Soon the rabbi called on the shoemaker.

“Why have you suddenly ceased giving money

to worthy causes?”

Slowly the shoemaker began to speak.

“Many years ago,

the man called “The Miser” came to me

with a huge sum of money

and asked me to distribute it to beggars and charities.

He made me promise

that I would not reveal the source of the money

until after he died.

Once every month he would visit me secretly

and give me additional money to distribute.

I became known as a great benefactor

even though I never spent a penny of my own money.

I am surprised that no one questioned me earlier.

How could anyone who earned the wages of a shoemaker

give away as much money as I have all these years?”

The rabbi called all the villagers together

and told them the story.

“The Miser has lived by the Scriptures,

keeping his charity a secret,” the rabbi told them.

Then they all walked to the grave of The Miser and prayed.

Before the rabbi died,

he asked to be buried near the fence,

next to the grave of the man known as The Miser.”

God will reward our generosity.

Do not worry about the praise and admiration

you will receive from other people for your acts of kindness.

If you do acts of kindness and generosity

in order to receive honor and glory,

then you will have received your reward and admiration

from other human beings.

You have received “your payment in full.”

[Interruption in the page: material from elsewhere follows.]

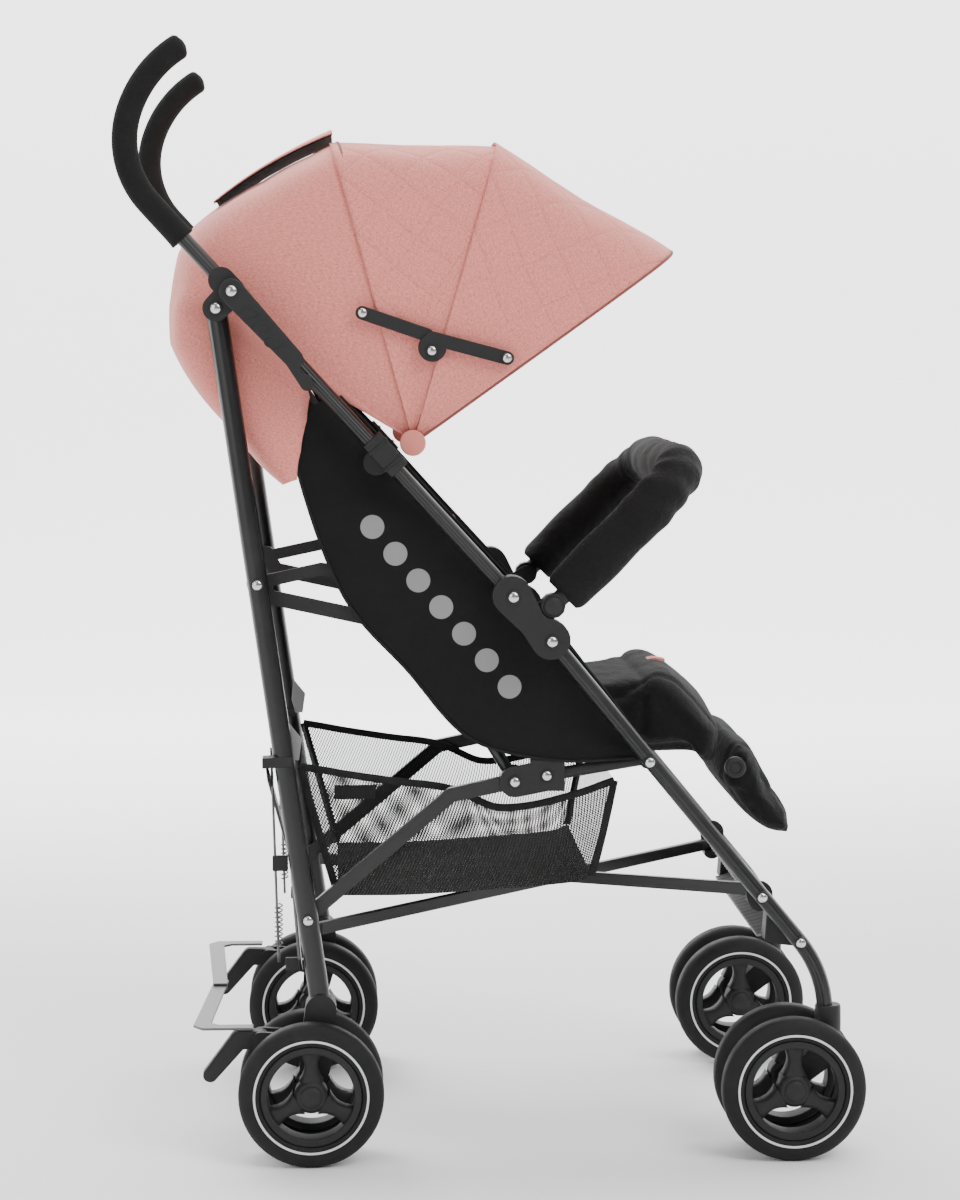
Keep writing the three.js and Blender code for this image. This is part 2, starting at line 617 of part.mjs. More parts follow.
function backrestPad() {
  const point = (s, n) => {
    const [y, z] = alongSlope(RECLINE_PIN, RECLINE_SLOPE, s);
    return alongSlope([y, z], RECLINE_SLOPE + 90, n);
  };
  const outline = [[66, -12], [250, -12], [462, -12], [474, -6], [478, 4], [474, 15], [462, 22], [300, 26], [150, 26], [74, 24]];
  place('backrest_pad', plate(polygon(outline.map(([s, n]) => point(s, n))), [-SOFT_X, SOFT_X]), COLOUR.cloth, 0.9);
}

function calfRest() {
  const outline = polygon([[-246, 400], [-252, 396], [-274, 358], [-303, 311], [-308, 298], [-302, 292], [-262, 319], [-236, 351], [-231, 366]]);
  place('calf_rest', plate(outline, [-SOFT_X + 8, SOFT_X - 8]), COLOUR.cloth, 0.9);
}

function basket() {
  const outer = polygon([[187, 380], [41, 356], [-8, 336], [-65, 346], [-121, 364], [-108, 282], [-98, 263], [142, 244], [160, 270]]);
  const inner = polygon([[200, 420], [-140, 420], [-122, 366], [-104, 281], [-95.5, 266], [141, 247.2], [157, 272], [184, 378]]);
  const open = plate(inner, [-BASKET_X + 3, BASKET_X - 3]);
  place('basket', cut(plate(outer, [-BASKET_X, BASKET_X]), open), COLOUR.mesh, 0.9);
}

function footrest() {
  const outline = polygon([
    [-262, 204], [-274, 207], [-288, 213], [-279, 226], [-266, 240], [-256, 246],
    [-254, 243], [-263, 237], [-275, 224], [-284, 213.6], [-273, 210.4], [-262, 207.5],
  ]);
  const ears = [-1, 1].map((side) => plate(link([-284, 213], FOOTREST_PIN, 5, 9), across(side, 148, 180.6)));
  place('footrest', join(plate(outline, [-154, 154]), ...ears), COLOUR.footrest, 0.6);
}

function bumperBar() {
  const armX = 182;
  const corner = 66;
  const reach = 158;
  const points = [];
  const put = (x, d) => points.push(new THREE.Vector3(x, ...alongSlope(BUMPER_FOOT, 180 - BUMPER_SLOPE, d)));
  for (const side of [-1, 1]) {
    const turns = [];
    for (let i = 0; i <= 6; i += 1) {
      const angle = (i * Math.PI) / 12;
      turns.push([armX - corner * (1 - Math.cos(angle)), reach - corner * (1 - Math.sin(angle))]);
    }
    const run = [[armX, 0], ...turns];
    for (const [x, d] of side < 0 ? run : run.reverse()) put(side * x, d);
  }
  place('bumper_bar', bentTube(points, oval(2 * BUMPER_R, 2 * BUMPER_R), 7), COLOUR.cloth, 0.9);
}

// ---- everything ----
for (const side of [-1, 1]) {
  pushTube(side);
  grip(side);
  frontLeg(side);
  upperBracket(side);
  armrestBracket(side);
  bumperKnuckle(side);
  sidePanel(side);
  seatRail(side);
  strut(side);
  backrestTube(side);
  reclineArm(side);
  rearLeg(side);
  rearFoot(side);
  brakePedal(side);
  brakeStrap(side);
  floorBracket(side);
  floorBar(side);
  rearBrace(side);
  frontFork(side);
  stretchers(side);
  for (const [end, axle] of [['front', FRONT_AXLE], ['rear', REAR_AXLE]]) {
    wheel(`${nameOf(side)}_${end}_outer_wheel`, side * (FRAME_X + WHEEL_OFFSET), axle);
    wheel(`${nameOf(side)}_${end}_inner_wheel`, side * (FRAME_X - WHEEL_OFFSET), axle);
  }
}
foldLatch();
seat();
backrestPad();
calfRest();
basket();
footrest();
bumperBar();
canopy();

export default stroller;
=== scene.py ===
"""An umbrella-fold baby stroller: twin wheels on each leg, oval frame tubes, a reclining black seat,
a quilted pink canopy on bows, a padded bumper bar, a mesh basket and a ribbed footrest.

Metres, +Z up, the child faces -Y. side is -1 on the child's right and +1 on the child's left.
"""

import json
import math

import bmesh
import bpy
import numpy as np
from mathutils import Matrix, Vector


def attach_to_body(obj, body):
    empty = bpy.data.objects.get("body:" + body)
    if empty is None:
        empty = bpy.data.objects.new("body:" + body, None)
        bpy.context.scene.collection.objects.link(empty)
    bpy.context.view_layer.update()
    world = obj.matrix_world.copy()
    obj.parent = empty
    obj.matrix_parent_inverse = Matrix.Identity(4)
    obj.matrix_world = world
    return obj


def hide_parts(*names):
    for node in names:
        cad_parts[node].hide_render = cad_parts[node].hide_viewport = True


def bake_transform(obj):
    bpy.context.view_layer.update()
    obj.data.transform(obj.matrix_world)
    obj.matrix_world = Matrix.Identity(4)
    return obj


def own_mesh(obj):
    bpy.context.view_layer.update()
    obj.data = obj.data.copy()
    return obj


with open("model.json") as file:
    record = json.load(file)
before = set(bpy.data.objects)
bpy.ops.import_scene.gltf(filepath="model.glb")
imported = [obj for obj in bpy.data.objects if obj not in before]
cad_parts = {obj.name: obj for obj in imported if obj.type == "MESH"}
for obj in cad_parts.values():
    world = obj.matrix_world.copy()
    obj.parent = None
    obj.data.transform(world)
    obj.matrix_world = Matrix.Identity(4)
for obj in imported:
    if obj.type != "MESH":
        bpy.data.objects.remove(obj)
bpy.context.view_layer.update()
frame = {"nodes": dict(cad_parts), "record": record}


# ---- hard pieces whose CAD shape is exact: brackets, cheeks, links, pedals, latch ----
# Brackets, knuckles and pedals are moulded in black glass-filled nylon, the straps are pressed steel, and
# the struts are coated tube. Each is a welded copy of its solid with its sharp edges broken.
class Wire:
    """The output of a shader node. Arithmetic on it adds Math nodes to the same tree."""

    def __init__(self, tree, socket):
        self.tree, self.socket = tree, socket

    def put(self, kind, out=0, ins=(), **settings):
        """Adds a node of this kind, sets its settings and inputs, and returns one of its outputs."""
        node = self.tree.nodes.new(kind)
        for key, value in settings.items():
            setattr(node, key, value)
        for key, value in dict(ins).items():
            if isinstance(value, Wire):
                self.tree.links.new(value.socket, node.inputs[key])
            else:
                node.inputs[key].default_value = value
        return Wire(self.tree, node.outputs[out])

    def math(self, operation, *values):
        return self.put("ShaderNodeMath", ins=dict(enumerate(values)), operation=operation)

    def step(self, low, high):
        """0 below low, 1 above high, smooth between."""
        return self.put("ShaderNodeMapRange", ins={0: self, 1: low, 2: high}, interpolation_type="SMOOTHSTEP")

    def noise(self, scale, detail=3.0, roughness=0.6):
        return self.put("ShaderNodeTexNoise", ins={"Vector": self, "Scale": scale, "Detail": detail,
                                                   "Roughness": roughness})

    def mix(self, factor, a, b):
        """A colour mix: a where factor is 0, b where it is 1."""
        return self.put("ShaderNodeMix", out=2, ins={0: factor, 6: a, 7: b}, data_type="RGBA")

    def split(self):
        """The x, y and z of a vector."""
        first = self.put("ShaderNodeSeparateXYZ", ins={0: self})
        return [Wire(self.tree, socket) for socket in first.socket.node.outputs]


for sign, operation in (("add", "ADD"), ("sub", "SUBTRACT"), ("mul", "MULTIPLY"), ("truediv", "DIVIDE")):
    setattr(Wire, f"__{sign}__", lambda self, other, kind=operation: self.math(kind, self, other))
    setattr(Wire, f"__r{sign}__", lambda self, other, kind=operation: self.math(kind, other, self))


def surface(name, paint, **fixed):
    """A material. paint(place, uv) returns the varying sockets by name, with Height for the relief."""
    material = bpy.data.materials.new(name)
    material.use_nodes = True
    tree = material.node_tree
    shader = tree.nodes["Principled BSDF"]
    for key, value in fixed.items():
        shader.inputs[key.replace("_", " ")].default_value = value
    coordinates = tree.nodes.new("ShaderNodeTexCoord")
    place, uv = (Wire(tree, coordinates.outputs[kind]) for kind in ("Object", "UV"))
    varying = paint(place, uv)
    height = varying.pop("Height", None)
    depth = varying.pop("Depth", 0.0005)
    if height is not None:
        bump = place.put("ShaderNodeBump", ins={"Strength": 1.0, "Distance": depth, "Height": height})
        tree.links.new(bump.socket, shader.inputs["Normal"])
    for key, value in varying.items():
        tree.links.new(value.socket, shader.inputs[key])
    return material


def tone(level, warmth=0.0):
    return (level * (1 + warmth), level, level * (1 - warmth), 1.0)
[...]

In all of our acts of piety

It is the attitude of the heart that matters.

When we seek self glorification before other people

We will have our reward in full:

People will take note of our big donations to a worthy cause… They will marvel at our devotion to prayer…

And they may even envy our determination

To go a day without ice cream and chocolates.

But, that’s were it ends.

You’ve got your payment in full.

But if your true and only motivation is to please God,

       You will have the satisfaction of knowing

       That you are loved by God,

       And that, even if no person alive knows about your piety,

       God knows,

       And you’ve put a smile on God’s face.